Nor can I accept the argument that my wife’s views constitute an “interest” that could warrant my recusal under § 455(b)(5)(iii), as such a reading would require judges to recuse themselves whenever they know of a relative’s strongly held opinions, whether publicly expressed or not…. Moreover, because § 455(b)(5)(iii) applies not only to the interests of a judge’s spouse, but to the interests of any “person within the third degree of relationship to either” a judge or a judge’s spouse, § 455(b)(5), such a reading would require a judge’s recusal when various other relatives, such as great-grandchildren and nephews-in-law, head a public interest organization that has expressed a position concerning a case.

Where the spouse is actually an employee or an officer of a party, the matter may well be different, as Judge Reinhardt mentioned:

Proponents additionally suggest that I must recuse myself due to specific ACLU/SC litigation activities. I have long had a policy regarding any conceivable conflict that might result from such activities. I do not participate in any actions by this court when the organization of which my wife is the Executive Director makes any appearance or files any brief, amicus or otherwise, before this court. The clerk’s office was notified of this policy many years ago and it has been implemented in numerous cases. In fact, it is impossible to know how many times I have actually recused myself from such cases because the Clerk’s office automatically assigns cases covered by my policy to panels of which I am not a member rather than to a panel I am on, as a result of this directive. Later, if there is an en banc call, I advise the Clerk to record the fact that I am recused and to notify the court.

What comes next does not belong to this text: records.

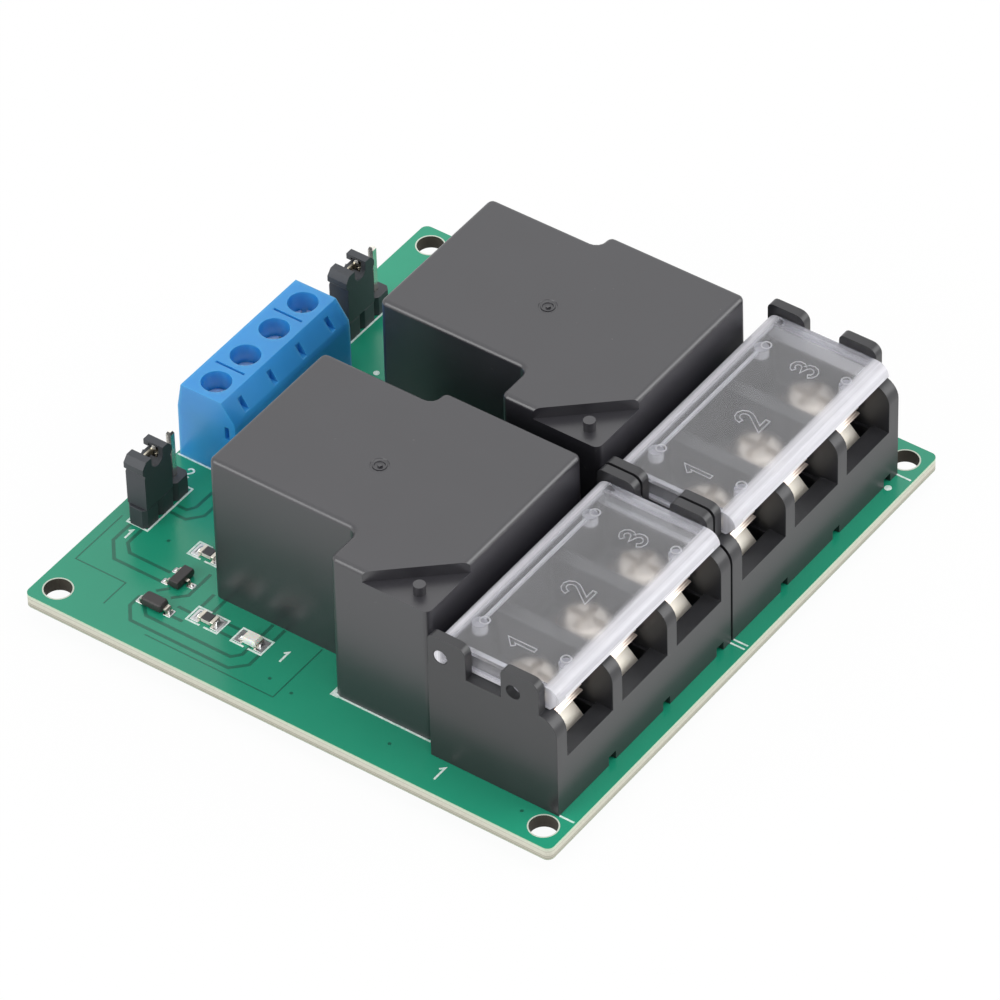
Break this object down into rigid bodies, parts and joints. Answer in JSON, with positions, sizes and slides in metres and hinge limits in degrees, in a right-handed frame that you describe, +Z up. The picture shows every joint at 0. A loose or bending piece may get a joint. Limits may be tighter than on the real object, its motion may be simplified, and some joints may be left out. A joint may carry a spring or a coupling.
{
  "type": "relay module board",
  "caption": "Green circuit board with stepped sealed relays, barrier terminal blocks under clear hinged covers, a blue screw wire terminal and jumper headers.",
  "frame": {"origin": "centre of the bounding box's bottom, at the level of the soldered lead tips that the board rests on", "axes": "+Z up out of the board's component side, +X from the blue wire terminal's edge to the barrier blocks' edge, +Y across the channels from the first to the second"},
  "size_m": [0.066, 0.07, 0.0225],
  "materials": {
    "board_mask": "green solder mask on glass fibre board",
    "solder": "smooth solder",
    "relay_plastic": "moulded, lightly textured",
    "relay_base_plastic": "moulded",
    "tinned_lead": "tin plated",
    "block_plastic": "moulded, glass filled",
    "clear_plastic": "moulded, clear",
    "nickel_plate": "nickel plated",
    "blue_plastic": "moulded, satin",
    "zinc_steel": "zinc plated",
    "header_plastic": "moulded",
    "gold_contact": "thin gold plate",
    "chip_plastic": "moulded",
    "chip_ceramic": "glazed, tinned ends",
    "lamp_resin": "milky resin"
  },
  "bodies": {
    "board": {"circuit_board": "board_mask", "solder_joints": "solder", "relay_case_1": "relay_plastic", "relay_case_2": "relay_plastic", "relay_base_1": "relay_base_plastic", "relay_base_2": "relay_base_plastic", "relay_pins_1": "tinned_lead", "relay_pins_2": "tinned_lead", "header_pins_1": "tinned_lead", "header_pins_2": "tinned_lead", "terminal_contacts": "tinned_lead", "block_housing_1": "block_plastic", "block_housing_2": "block_plastic", "block_contact_strips_1": "nickel_plate", "block_contact_strips_2": "nickel_plate", "terminal_housing": "blue_plastic", "header_base_1": "header_plastic", "header_base_2": "header_plastic", "transistor_1": "chip_plastic", "transistor_2": "chip_plastic", "diode_1": "chip_plastic", "diode_2": "chip_plastic", "resistor_1": "chip_ceramic", "resistor_2": "chip_ceramic", "resistor_3": "chip_ceramic", "resistor_4": "chip_ceramic", "indicator_lamp_1": "lamp_resin", "indicator_lamp_2": "lamp_resin"},
    "cover_1": {"block_cover_1": "clear_plastic"},
    "cover_2": {"block_cover_2": "clear_plastic"},
    "barrier_washer_1": {"block_washer_1": "nickel_plate"},
    "barrier_screw_1": {"block_screw_1": "nickel_plate"},
    "barrier_washer_2": {"block_washer_2": "nickel_plate"},
    "barrier_screw_2": {"block_screw_2": "nickel_plate"},
    "barrier_washer_3": {"block_washer_3": "nickel_plate"},
    "barrier_screw_3": {"block_screw_3": "nickel_plate"},
    "barrier_washer_4": {"block_washer_4": "nickel_plate"},
    "barrier_screw_4": {"block_screw_4": "nickel_plate"},
    "barrier_washer_5": {"block_washer_5": "nickel_plate"},
    "barrier_screw_5": {"block_screw_5": "nickel_plate"},
    "barrier_washer_6": {"block_washer_6": "nickel_plate"},
    "barrier_screw_6": {"block_screw_6": "nickel_plate"},
    "wire_screw_1": {"terminal_screw_1": "zinc_steel"},
    "wire_clamp_1": {"terminal_clamp_1": "zinc_steel"},
    "wire_screw_2": {"terminal_screw_2": "zinc_steel"},
    "wire_clamp_2": {"terminal_clamp_2": "zinc_steel"},
    "wire_screw_3": {"terminal_screw_3": "zinc_steel"},
    "wire_clamp_3": {"terminal_clamp_3": "zinc_steel"},
    "wire_screw_4": {"terminal_screw_4": "zinc_steel"},
    "wire_clamp_4": {"terminal_clamp_4": "zinc_steel"},
    "jumper_1": {"jumper_housing_1": "header_plastic", "jumper_contact_1": "gold_contact"},
    "jumper_2": {"jumper_housing_2": "header_plastic", "jumper_contact_2": "gold_contact"}
  },
  "joints": [
    {"name": "cover_1_hinge", "type": "hinge", "parent": "board", "child": "cover_1", "pos_m": [0.01695, -0.01545, 0.0179], "axis": [0, -1, 0], "range_deg": [0, 100]},
    {"name": "cover_2_hinge", "type": "hinge", "parent": "board", "child": "cover_2", "pos_m": [0.01695, 0.01515, 0.0179], "axis": [0, -1, 0], "range_deg": [0, 100]},
    {"name": "barrier_washer_1_lift", "type": "slide", "parent": "board", "child": "barrier_washer_1", "axis": [0, 0, 1], "range_m": [-0.0009, 0.0022]},
    {"name": "barrier_screw_1_turn", "type": "hinge", "parent": "barrier_washer_1", "child": "barrier_screw_1", "pos_m": [0.0238, -0.02495, 0.01275], "axis": [0, 0, 1], "range_deg": [-648.5, 1584.5]},
    {"name": "barrier_washer_2_lift", "type": "slide", "parent": "board", "child": "barrier_washer_2", "axis": [0, 0, 1], "range_m": [-0.0009, 0.0022]},
    {"name": "barrier_screw_2_turn", "type": "hinge", "parent": "barrier_washer_2", "child": "barrier_screw_2", "pos_m": [0.0238, -0.01545, 0.01275], "axis": [0, 0, 1], "range_deg": [-648.5, 1584.5]},
    {"name": "barrier_washer_3_lift", "type": "slide", "parent": "board", "child": "barrier_washer_3", "axis": [0, 0, 1], "range_m": [-0.0009, 0.0022]},
    {"name": "barrier_screw_3_turn", "type": "hinge", "parent": "barrier_washer_3", "child": "barrier_screw_3", "pos_m": [0.0238, -0.00595, 0.01275], "axis": [0, 0, 1], "range_deg": [-648.5, 1584.5]},
    {"name": "barrier_washer_4_lift", "type": "slide", "parent": "board", "child": "barrier_washer_4", "axis": [0, 0, 1], "range_m": [-0.0009, 0.0022]},
    {"name": "barrier_screw_4_turn", "type": "hinge", "parent": "barrier_washer_4", "child": "barrier_screw_4", "pos_m": [0.0238, 0.00565, 0.01275], "axis": [0, 0, 1], "range_deg": [-648.5, 1584.5]},
    {"name": "barrier_washer_5_lift", "type": "slide", "parent": "board", "child": "barrier_washer_5", "axis": [0, 0, 1], "range_m": [-0.0009, 0.0022]},
    {"name": "barrier_screw_5_turn", "type": "hinge", "parent": "barrier_washer_5", "child": "barrier_screw_5", "pos_m": [0.0238, 0.01515, 0.01275], "axis": [0, 0, 1], "range_deg": [-648.5, 1584.5]},
    {"name": "barrier_washer_6_lift", "type": "slide", "parent": "board", "child": "barrier_washer_6", "axis": [0, 0, 1], "range_m": [-0.0009, 0.0022]},
    {"name": "barrier_screw_6_turn", "type": "hinge", "parent": "barrier_washer_6", "child": "barrier_screw_6", "pos_m": [0.0238, 0.02465, 0.01275], "axis": [0, 0, 1], "range_deg": [-648.5, 1584.5]},
    {"name": "wire_screw_1_turn", "type": "hinge", "parent": "board", "child": "wire_screw_1", "pos_m": [-0.02915, -0.0066, 0.01025], "axis": [0, 0, 1], "range_deg": [-1080.5, 0]},
    {"name": "wire_clamp_1_lift", "type": "slide", "parent": "board", "child": "wire_clamp_1", "axis": [0, 0, 1], "range_m": [0, 0.0015]},
    {"name": "wire_screw_2_turn", "type": "hinge", "parent": "board", "child": "wire_screw_2", "pos_m": [-0.02915, -0.0016, 0.01025], "axis": [0, 0, 1], "range_deg": [-1080.5, 0]},
    {"name": "wire_clamp_2_lift", "type": "slide", "parent": "board", "child": "wire_clamp_2", "axis": [0, 0, 1], "range_m": [0, 0.0015]},
    {"name": "wire_screw_3_turn", "type": "hinge", "parent": "board", "child": "wire_screw_3", "pos_m": [-0.02915, 0.0034, 0.01025], "axis": [0, 0, 1], "range_deg": [-1080.5, 0]},
    {"name": "wire_clamp_3_lift", "type": "slide", "parent": "board", "child": "wire_clamp_3", "axis": [0, 0, 1], "range_m": [0, 0.0015]},
    {"name": "wire_screw_4_turn", "type": "hinge", "parent": "board", "child": "wire_screw_4", "pos_m": [-0.02915, 0.0084, 0.01025], "axis": [0, 0, 1], "range_deg": [-1080.5, 0]},
    {"name": "wire_clamp_4_lift", "type": "slide", "parent": "board", "child": "wire_clamp_4", "axis": [0, 0, 1], "range_m": [0, 0.0015]},
    {"name": "jumper_1_pull", "type": "slide", "parent": "board", "child": "jumper_1", "axis": [0, 0, 1], "range_m": [0, 0.006]},
    {"name": "jumper_2_pull", "type": "slide", "parent": "board", "child": "jumper_2", "axis": [0, 0, 1], "range_m": [0, 0.006]}
  ],
  "couplings": [
    {"joint": "barrier_screw_1_turn", "follows": "barrier_washer_1_lift", "rad_per_m": 12566},
    {"joint": "barrier_screw_2_turn", "follows": "barrier_washer_2_lift", "rad_per_m": 12566},
    {"joint": "barrier_screw_3_turn", "follows": "barrier_washer_3_lift", "rad_per_m": 12566},
    {"joint": "barrier_screw_4_turn", "follows": "barrier_washer_4_lift", "rad_per_m": 12566},
    {"joint": "barrier_screw_5_turn", "follows": "barrier_washer_5_lift", "rad_per_m": 12566},
    {"joint": "barrier_screw_6_turn", "follows": "barrier_washer_6_lift", "rad_per_m": 12566},
    {"joint": "wire_screw_1_turn", "follows": "wire_clamp_1_lift", "rad_per_m": -12566},
    {"joint": "wire_screw_2_turn", "follows": "wire_clamp_2_lift", "rad_per_m": -12566},
    {"joint": "wire_screw_3_turn", "follows": "wire_clamp_3_lift", "rad_per_m": -12566},
    {"joint": "wire_screw_4_turn", "follows": "wire_clamp_4_lift", "rad_per_m": -12566}
  ]
}
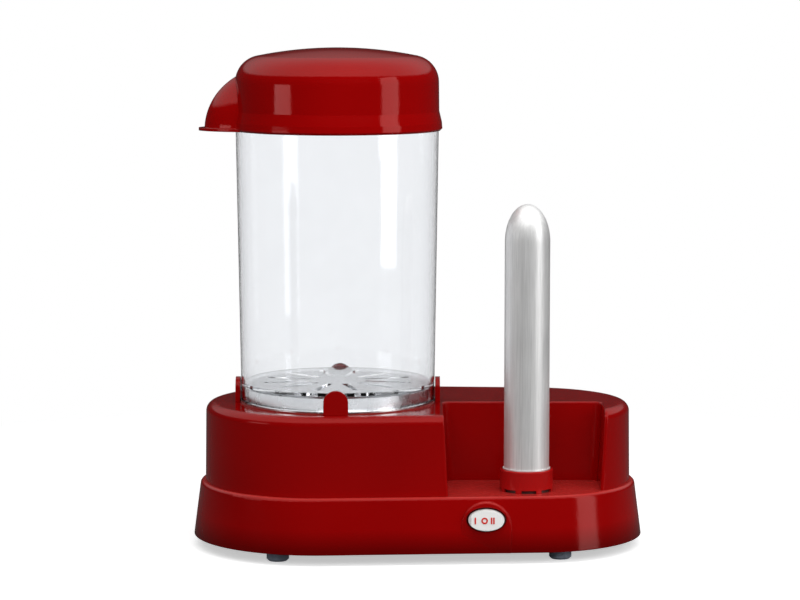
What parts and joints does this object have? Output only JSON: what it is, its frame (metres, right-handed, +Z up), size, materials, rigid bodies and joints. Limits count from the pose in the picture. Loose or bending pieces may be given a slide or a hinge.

But Judge Reinhardt concluded that the ACLU/SC was not sufficiently involved in the litigation (though it did join “in two amicus briefs and an unsuccessful intervention motion” in the district court, which “were among twenty-four amicus briefs filed in the district”). court on behalf of 122 organizations and private individuals. The two briefs were not cited in any way in the district court’s findings of fact and law, and the ACLU/SC had no further connection with the case in the district court and none at all as the case came before us.”

In this case, Judge Kaplan’s wife connection to the Times is of course much more attenuated. The one possibly complicating issue, as Judge Kaplan notes, is the retirement plan (this matter often comes up when judges have pensions from their old firms), but I’m inclined to say that the connection there is also rather attenuated.